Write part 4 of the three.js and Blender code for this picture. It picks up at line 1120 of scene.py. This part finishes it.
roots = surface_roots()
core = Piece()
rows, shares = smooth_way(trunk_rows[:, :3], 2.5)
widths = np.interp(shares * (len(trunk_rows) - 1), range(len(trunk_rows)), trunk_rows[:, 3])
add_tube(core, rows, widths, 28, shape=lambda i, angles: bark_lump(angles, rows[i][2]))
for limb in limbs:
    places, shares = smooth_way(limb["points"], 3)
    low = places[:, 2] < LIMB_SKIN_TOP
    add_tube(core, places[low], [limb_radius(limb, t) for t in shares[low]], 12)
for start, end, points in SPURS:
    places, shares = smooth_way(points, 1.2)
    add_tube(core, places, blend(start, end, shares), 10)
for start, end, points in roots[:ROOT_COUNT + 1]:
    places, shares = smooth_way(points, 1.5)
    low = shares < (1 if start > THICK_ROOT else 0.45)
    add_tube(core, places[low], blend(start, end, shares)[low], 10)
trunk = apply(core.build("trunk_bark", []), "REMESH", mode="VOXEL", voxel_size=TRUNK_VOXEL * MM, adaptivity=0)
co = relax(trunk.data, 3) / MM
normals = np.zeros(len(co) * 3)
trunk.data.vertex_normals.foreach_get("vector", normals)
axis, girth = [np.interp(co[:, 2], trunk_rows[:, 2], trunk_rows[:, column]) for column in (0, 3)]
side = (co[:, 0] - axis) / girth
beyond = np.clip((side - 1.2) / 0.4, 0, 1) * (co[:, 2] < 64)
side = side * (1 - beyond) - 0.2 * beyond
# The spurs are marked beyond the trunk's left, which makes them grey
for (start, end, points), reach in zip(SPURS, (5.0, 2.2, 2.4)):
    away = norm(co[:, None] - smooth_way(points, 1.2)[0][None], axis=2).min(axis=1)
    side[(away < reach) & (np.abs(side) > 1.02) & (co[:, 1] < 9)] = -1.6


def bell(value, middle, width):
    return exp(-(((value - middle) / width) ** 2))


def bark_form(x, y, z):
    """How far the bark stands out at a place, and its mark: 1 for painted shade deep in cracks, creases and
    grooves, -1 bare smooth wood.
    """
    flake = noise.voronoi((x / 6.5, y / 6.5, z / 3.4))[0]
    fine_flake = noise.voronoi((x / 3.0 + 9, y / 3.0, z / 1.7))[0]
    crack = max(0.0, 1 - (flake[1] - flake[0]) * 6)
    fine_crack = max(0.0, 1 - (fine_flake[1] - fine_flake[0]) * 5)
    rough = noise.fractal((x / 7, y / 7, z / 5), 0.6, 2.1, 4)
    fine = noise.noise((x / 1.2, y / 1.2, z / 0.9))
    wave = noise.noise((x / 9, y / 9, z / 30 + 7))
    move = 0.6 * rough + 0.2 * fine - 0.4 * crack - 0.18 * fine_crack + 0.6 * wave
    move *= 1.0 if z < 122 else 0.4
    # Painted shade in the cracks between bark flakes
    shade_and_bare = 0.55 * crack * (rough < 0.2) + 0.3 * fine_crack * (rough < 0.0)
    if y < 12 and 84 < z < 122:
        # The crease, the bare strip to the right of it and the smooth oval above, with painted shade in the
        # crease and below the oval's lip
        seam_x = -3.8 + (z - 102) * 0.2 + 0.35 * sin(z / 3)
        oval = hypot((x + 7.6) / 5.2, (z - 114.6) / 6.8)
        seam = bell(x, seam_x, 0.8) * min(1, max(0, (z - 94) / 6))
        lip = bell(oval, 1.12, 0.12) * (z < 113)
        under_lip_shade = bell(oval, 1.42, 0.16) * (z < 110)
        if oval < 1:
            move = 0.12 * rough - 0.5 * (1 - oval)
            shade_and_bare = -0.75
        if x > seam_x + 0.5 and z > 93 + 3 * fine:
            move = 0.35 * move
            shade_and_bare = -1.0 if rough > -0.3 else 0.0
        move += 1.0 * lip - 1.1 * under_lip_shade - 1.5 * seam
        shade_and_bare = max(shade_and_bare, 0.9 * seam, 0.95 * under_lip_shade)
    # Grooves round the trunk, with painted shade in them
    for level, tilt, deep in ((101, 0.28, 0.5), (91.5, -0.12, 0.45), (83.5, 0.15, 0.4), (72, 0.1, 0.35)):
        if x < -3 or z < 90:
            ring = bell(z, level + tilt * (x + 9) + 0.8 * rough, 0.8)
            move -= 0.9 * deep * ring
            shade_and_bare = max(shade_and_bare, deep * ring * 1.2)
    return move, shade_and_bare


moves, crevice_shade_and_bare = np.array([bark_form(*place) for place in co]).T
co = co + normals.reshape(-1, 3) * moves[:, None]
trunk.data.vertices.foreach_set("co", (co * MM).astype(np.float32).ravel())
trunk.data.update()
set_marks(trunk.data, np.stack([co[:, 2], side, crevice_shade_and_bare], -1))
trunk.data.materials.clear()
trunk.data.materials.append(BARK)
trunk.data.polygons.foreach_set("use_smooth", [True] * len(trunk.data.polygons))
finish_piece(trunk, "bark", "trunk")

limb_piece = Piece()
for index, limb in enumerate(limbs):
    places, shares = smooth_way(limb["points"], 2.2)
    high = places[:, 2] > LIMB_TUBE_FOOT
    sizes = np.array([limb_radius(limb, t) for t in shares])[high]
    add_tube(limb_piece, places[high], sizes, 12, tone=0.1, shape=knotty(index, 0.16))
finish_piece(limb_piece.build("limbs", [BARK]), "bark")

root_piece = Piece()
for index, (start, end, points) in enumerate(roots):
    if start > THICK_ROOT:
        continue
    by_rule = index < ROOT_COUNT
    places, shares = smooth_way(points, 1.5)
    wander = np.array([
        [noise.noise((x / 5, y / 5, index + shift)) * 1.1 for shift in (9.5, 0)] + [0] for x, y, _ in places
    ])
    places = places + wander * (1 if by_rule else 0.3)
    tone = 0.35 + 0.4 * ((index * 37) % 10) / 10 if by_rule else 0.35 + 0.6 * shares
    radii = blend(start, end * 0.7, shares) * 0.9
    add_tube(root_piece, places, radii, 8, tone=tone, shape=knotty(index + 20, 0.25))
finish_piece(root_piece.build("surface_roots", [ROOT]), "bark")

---

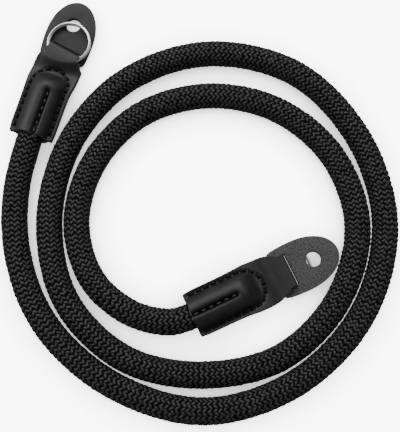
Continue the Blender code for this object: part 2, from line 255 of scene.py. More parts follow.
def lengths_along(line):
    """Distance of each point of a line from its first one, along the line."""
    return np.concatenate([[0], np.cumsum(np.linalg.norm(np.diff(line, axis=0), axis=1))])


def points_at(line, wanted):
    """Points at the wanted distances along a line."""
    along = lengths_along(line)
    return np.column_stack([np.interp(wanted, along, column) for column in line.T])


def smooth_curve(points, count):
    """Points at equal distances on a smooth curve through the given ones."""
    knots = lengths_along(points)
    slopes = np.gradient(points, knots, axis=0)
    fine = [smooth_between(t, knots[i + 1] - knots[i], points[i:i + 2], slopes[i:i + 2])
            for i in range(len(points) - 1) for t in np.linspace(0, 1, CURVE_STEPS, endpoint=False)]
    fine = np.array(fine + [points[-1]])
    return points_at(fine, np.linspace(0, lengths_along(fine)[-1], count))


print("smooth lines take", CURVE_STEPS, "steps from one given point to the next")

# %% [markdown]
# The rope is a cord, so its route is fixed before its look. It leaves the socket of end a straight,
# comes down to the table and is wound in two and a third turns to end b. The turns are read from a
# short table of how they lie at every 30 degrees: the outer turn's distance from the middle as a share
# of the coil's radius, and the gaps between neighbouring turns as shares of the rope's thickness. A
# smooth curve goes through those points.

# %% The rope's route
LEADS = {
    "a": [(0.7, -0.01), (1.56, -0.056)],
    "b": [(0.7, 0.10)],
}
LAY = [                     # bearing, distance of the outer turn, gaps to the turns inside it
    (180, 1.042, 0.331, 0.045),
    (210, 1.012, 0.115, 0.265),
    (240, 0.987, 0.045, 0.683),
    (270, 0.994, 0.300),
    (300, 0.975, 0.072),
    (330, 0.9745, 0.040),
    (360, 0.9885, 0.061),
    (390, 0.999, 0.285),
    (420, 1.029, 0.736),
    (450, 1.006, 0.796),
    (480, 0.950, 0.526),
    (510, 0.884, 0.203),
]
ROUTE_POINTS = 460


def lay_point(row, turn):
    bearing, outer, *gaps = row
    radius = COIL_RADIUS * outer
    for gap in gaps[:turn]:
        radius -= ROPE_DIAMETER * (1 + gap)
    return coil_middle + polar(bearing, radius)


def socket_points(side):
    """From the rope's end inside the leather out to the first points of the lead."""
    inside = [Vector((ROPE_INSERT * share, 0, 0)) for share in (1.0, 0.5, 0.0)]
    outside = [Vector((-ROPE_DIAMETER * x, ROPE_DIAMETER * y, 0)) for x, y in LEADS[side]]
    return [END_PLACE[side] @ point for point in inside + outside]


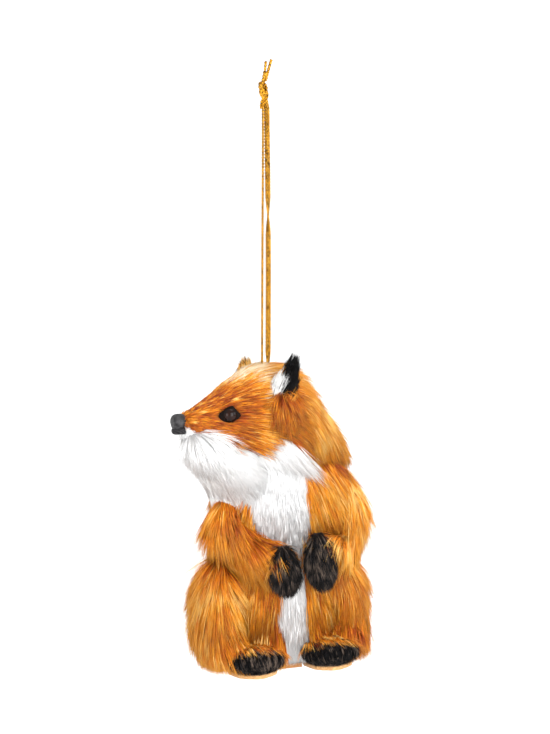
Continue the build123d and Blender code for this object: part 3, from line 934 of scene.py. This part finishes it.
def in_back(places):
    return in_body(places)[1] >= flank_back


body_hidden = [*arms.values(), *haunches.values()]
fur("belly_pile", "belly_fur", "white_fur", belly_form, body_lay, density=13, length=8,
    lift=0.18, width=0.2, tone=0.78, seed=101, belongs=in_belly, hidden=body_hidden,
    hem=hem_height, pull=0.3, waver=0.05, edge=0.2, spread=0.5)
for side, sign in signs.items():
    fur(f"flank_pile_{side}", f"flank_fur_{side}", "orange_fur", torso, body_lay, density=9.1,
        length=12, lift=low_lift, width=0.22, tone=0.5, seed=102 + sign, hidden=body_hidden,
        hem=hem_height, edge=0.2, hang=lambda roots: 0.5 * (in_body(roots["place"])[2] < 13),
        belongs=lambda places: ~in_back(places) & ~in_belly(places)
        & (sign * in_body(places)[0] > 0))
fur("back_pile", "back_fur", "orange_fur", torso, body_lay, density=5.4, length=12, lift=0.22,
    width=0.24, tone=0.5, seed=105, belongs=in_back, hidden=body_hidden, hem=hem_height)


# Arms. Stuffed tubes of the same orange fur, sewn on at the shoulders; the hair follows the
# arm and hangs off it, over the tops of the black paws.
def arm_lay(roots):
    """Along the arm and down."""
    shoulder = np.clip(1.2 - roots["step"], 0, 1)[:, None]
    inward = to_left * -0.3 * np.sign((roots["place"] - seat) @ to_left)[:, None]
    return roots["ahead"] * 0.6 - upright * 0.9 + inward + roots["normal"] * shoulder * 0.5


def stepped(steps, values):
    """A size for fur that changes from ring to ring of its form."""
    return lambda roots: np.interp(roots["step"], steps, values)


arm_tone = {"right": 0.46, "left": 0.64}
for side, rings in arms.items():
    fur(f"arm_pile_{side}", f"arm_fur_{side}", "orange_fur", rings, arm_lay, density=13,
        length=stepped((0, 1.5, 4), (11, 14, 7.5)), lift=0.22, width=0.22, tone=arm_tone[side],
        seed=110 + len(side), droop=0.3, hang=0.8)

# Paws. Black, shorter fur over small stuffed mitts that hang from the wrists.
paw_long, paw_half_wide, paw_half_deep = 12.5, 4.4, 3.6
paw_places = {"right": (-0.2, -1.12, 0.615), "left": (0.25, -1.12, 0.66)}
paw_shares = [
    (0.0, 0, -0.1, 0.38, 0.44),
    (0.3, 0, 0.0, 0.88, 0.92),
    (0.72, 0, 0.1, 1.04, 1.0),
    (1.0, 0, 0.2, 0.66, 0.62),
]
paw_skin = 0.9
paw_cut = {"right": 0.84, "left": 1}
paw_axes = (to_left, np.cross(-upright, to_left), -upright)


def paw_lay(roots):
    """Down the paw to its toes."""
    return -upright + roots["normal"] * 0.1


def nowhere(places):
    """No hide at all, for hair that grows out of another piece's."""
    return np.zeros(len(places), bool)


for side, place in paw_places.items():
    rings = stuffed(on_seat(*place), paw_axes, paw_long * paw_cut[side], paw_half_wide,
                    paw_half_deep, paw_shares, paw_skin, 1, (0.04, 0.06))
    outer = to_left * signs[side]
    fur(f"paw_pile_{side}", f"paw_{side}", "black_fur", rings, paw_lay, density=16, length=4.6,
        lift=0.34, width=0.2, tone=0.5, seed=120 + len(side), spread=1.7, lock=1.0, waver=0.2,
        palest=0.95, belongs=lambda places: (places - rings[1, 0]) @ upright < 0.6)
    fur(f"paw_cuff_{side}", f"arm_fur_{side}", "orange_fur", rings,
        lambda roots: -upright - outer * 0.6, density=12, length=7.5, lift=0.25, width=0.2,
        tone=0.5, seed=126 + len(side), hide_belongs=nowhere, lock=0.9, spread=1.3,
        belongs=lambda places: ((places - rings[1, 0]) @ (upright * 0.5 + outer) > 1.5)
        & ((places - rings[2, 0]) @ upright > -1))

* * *

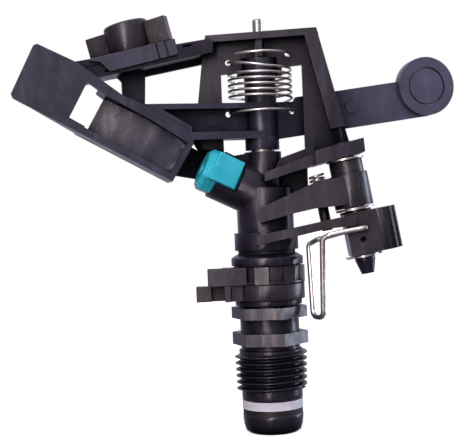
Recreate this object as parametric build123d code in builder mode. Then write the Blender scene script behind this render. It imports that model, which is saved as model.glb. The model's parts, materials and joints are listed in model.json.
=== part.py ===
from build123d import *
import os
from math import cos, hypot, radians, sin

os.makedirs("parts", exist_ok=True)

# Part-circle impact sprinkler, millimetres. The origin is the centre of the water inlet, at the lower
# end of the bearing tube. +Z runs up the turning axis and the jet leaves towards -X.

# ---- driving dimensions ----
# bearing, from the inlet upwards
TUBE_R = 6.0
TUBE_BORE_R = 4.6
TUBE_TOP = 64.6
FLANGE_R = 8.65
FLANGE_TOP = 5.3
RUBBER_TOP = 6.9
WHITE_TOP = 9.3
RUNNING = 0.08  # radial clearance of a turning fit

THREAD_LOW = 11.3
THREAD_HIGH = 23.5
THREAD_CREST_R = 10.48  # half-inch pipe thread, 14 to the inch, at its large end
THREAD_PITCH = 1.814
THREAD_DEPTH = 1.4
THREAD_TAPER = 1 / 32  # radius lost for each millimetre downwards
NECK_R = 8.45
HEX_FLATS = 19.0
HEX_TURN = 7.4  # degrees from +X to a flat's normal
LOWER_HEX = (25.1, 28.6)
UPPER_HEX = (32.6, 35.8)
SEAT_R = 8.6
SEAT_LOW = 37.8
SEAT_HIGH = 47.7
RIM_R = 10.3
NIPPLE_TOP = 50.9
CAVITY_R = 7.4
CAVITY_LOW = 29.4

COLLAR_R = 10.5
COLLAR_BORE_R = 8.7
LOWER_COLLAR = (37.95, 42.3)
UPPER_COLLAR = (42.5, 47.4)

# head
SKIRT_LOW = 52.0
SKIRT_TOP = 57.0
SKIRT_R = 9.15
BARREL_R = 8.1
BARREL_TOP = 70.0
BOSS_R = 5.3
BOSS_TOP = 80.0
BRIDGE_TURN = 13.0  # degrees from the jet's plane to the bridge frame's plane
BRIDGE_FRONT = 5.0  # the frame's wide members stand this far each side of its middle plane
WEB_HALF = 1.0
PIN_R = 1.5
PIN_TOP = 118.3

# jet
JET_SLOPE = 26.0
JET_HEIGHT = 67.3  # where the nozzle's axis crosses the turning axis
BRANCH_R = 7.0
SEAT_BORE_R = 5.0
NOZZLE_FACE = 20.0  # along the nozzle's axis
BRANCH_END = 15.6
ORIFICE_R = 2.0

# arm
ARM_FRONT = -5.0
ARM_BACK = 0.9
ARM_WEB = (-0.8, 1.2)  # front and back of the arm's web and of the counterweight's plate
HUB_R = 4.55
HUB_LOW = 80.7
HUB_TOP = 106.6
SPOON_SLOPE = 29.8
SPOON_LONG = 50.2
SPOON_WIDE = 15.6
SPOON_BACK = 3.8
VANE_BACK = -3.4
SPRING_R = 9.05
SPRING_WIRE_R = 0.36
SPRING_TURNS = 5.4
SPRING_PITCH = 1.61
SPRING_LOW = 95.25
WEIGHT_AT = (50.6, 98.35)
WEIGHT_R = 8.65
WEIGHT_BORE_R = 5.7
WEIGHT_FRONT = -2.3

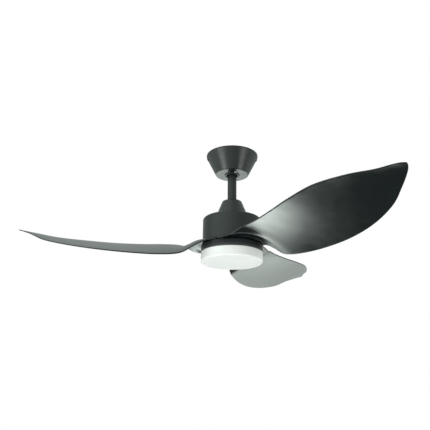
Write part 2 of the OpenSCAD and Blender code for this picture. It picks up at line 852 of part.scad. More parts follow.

• _EXERCISE GOAL_
Begin at the line that has "Recreate this object" in the entries above; stop after the line that has "UPPER_COLLAR = (42.5, 47.4)". Transcribe exactly those lines and no others.

• _TASK RESULT_
Recreate this object as parametric build123d code in builder mode. Then write the Blender scene script behind this render. It imports that model, which is saved as model.glb. The model's parts, materials and joints are listed in model.json.
=== part.py ===
from build123d import *
import os
from math import cos, hypot, radians, sin

os.makedirs("parts", exist_ok=True)

# Part-circle impact sprinkler, millimetres. The origin is the centre of the water inlet, at the lower
# end of the bearing tube. +Z runs up the turning axis and the jet leaves towards -X.

# ---- driving dimensions ----
# bearing, from the inlet upwards
TUBE_R = 6.0
TUBE_BORE_R = 4.6
TUBE_TOP = 64.6
FLANGE_R = 8.65
FLANGE_TOP = 5.3
RUBBER_TOP = 6.9
WHITE_TOP = 9.3
RUNNING = 0.08  # radial clearance of a turning fit

THREAD_LOW = 11.3
THREAD_HIGH = 23.5
THREAD_CREST_R = 10.48  # half-inch pipe thread, 14 to the inch, at its large end
THREAD_PITCH = 1.814
THREAD_DEPTH = 1.4
THREAD_TAPER = 1 / 32  # radius lost for each millimetre downwards
NECK_R = 8.45
HEX_FLATS = 19.0
HEX_TURN = 7.4  # degrees from +X to a flat's normal
LOWER_HEX = (25.1, 28.6)
UPPER_HEX = (32.6, 35.8)
SEAT_R = 8.6
SEAT_LOW = 37.8
SEAT_HIGH = 47.7
RIM_R = 10.3
NIPPLE_TOP = 50.9
CAVITY_R = 7.4
CAVITY_LOW = 29.4

COLLAR_R = 10.5
COLLAR_BORE_R = 8.7
LOWER_COLLAR = (37.95, 42.3)
UPPER_COLLAR = (42.5, 47.4)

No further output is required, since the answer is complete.